* [Given data]:
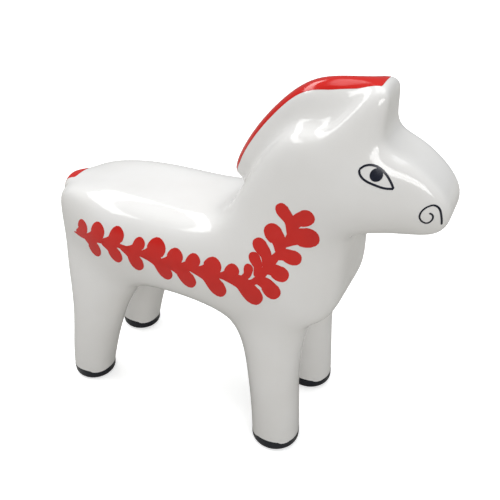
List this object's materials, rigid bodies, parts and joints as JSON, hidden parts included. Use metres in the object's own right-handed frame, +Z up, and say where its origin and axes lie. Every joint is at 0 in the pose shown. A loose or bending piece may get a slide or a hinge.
...
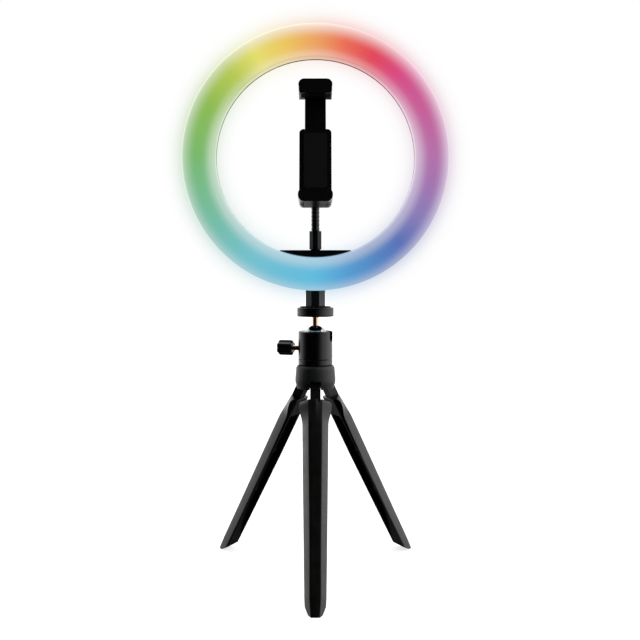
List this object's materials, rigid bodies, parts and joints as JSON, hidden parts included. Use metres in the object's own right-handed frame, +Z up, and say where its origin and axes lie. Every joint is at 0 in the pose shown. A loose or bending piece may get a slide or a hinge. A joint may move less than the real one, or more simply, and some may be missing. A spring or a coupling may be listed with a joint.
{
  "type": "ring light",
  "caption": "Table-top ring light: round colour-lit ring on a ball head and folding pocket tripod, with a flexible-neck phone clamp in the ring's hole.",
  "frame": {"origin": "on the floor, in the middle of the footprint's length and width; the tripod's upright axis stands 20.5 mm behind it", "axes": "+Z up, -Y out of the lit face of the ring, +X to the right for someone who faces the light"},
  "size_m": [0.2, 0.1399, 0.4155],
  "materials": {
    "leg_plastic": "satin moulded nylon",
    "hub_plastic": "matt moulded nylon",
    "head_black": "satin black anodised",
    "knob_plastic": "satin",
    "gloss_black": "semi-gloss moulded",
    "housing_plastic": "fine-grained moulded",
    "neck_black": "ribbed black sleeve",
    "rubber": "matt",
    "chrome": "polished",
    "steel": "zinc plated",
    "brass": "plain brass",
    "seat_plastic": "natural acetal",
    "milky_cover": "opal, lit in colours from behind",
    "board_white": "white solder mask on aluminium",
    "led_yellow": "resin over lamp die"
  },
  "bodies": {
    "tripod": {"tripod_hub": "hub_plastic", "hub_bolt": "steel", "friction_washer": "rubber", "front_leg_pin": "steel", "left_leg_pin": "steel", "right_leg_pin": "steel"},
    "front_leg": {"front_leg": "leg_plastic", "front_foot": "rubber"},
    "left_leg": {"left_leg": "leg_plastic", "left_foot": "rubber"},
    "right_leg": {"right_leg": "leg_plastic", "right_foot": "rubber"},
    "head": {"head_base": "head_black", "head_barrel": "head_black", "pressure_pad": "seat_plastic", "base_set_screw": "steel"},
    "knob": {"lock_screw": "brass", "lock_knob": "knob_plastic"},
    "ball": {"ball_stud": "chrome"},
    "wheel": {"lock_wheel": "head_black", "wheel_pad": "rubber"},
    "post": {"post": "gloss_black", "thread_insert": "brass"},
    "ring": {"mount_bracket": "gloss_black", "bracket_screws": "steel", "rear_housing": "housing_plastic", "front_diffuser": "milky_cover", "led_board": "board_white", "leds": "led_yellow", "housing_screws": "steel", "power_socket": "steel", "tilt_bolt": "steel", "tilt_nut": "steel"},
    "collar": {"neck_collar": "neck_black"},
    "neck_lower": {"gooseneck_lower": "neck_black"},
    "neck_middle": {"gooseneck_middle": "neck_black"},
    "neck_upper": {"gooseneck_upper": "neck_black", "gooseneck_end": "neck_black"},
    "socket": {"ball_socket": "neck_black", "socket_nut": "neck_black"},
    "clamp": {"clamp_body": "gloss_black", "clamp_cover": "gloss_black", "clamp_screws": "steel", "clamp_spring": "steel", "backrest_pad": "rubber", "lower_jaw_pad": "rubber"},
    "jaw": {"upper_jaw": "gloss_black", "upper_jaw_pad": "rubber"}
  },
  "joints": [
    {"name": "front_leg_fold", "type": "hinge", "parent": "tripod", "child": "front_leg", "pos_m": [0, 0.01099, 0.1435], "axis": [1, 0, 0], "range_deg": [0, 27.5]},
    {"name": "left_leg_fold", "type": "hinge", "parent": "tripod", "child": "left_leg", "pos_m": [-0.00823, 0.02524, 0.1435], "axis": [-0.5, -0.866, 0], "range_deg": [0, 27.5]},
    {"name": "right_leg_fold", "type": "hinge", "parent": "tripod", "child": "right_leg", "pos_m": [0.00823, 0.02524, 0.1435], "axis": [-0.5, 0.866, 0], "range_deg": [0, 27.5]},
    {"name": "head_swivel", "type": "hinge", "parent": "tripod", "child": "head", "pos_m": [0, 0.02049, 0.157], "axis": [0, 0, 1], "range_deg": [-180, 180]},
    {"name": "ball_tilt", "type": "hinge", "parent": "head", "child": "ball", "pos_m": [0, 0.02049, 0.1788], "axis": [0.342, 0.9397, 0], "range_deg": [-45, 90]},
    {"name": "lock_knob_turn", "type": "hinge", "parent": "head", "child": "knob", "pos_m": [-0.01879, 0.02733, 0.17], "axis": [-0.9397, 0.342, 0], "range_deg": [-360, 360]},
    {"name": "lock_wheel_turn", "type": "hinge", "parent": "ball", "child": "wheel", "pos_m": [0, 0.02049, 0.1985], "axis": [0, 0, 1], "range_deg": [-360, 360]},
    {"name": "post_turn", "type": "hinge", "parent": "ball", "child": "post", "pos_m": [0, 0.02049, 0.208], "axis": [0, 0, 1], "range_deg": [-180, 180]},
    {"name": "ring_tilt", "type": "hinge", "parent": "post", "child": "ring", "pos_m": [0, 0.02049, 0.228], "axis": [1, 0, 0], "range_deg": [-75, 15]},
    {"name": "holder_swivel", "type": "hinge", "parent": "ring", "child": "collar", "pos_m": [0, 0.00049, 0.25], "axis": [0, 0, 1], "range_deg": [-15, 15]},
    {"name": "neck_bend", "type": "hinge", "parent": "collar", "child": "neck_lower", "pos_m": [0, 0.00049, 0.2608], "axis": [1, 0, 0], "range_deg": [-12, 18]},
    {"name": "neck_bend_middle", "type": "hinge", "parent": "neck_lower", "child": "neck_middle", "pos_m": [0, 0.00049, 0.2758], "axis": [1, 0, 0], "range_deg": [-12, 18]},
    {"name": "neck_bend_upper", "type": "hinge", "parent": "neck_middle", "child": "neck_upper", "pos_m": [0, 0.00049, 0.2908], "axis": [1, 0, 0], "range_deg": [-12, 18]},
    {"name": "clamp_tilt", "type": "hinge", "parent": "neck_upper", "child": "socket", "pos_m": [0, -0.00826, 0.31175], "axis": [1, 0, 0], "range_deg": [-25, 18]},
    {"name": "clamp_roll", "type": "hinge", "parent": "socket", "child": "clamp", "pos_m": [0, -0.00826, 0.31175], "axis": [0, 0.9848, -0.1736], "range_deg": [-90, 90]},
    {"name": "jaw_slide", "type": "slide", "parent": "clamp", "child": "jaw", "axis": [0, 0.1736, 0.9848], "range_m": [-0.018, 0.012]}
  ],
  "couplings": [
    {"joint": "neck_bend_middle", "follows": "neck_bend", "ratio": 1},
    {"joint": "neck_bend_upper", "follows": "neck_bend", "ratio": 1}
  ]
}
==
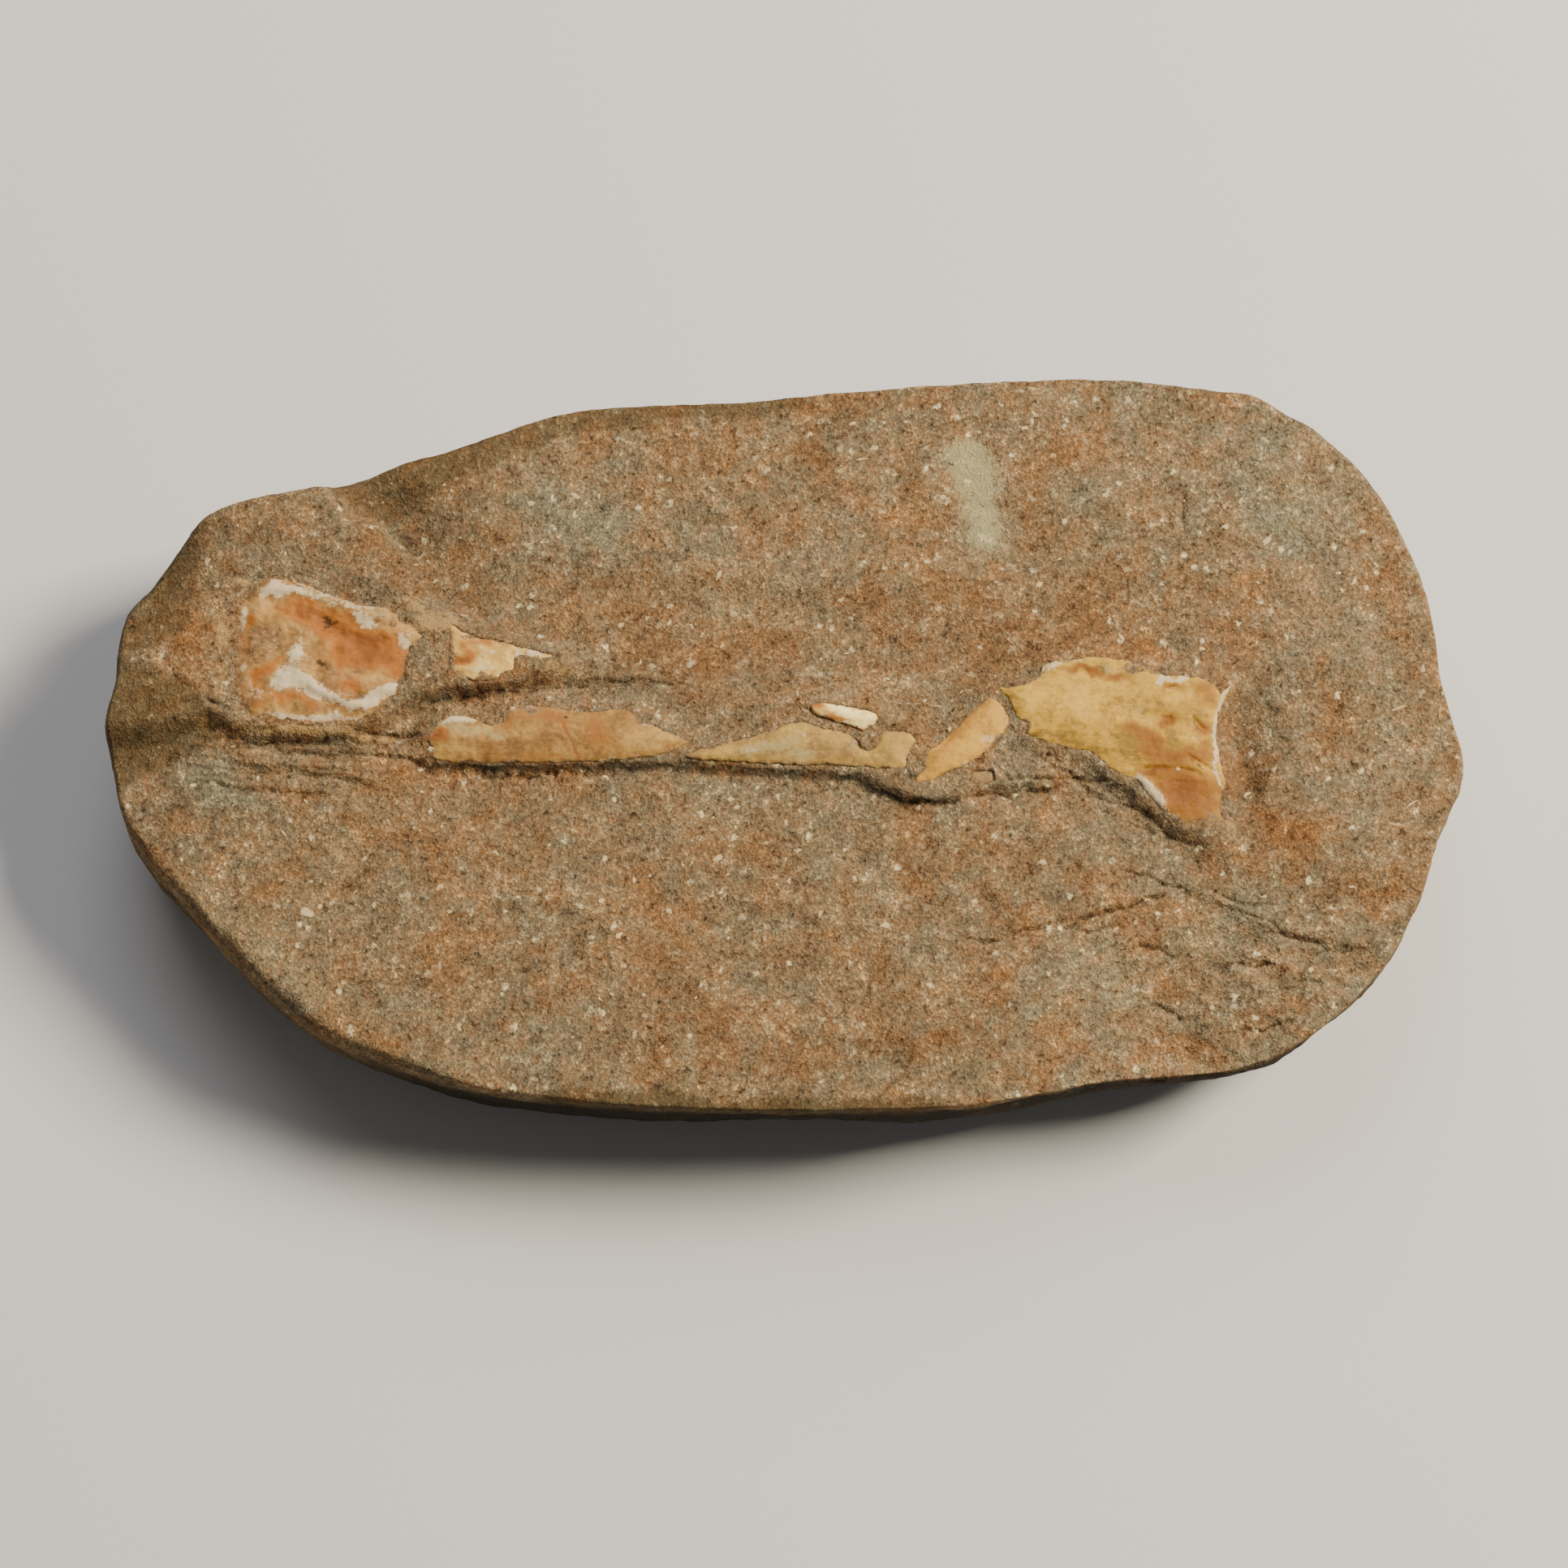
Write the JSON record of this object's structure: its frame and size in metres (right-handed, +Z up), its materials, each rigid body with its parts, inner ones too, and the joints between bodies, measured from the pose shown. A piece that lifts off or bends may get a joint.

* [What the exercise asks]:
Tell how many lines of the data above hold the string "from". Give only the number.

* [The output]:
2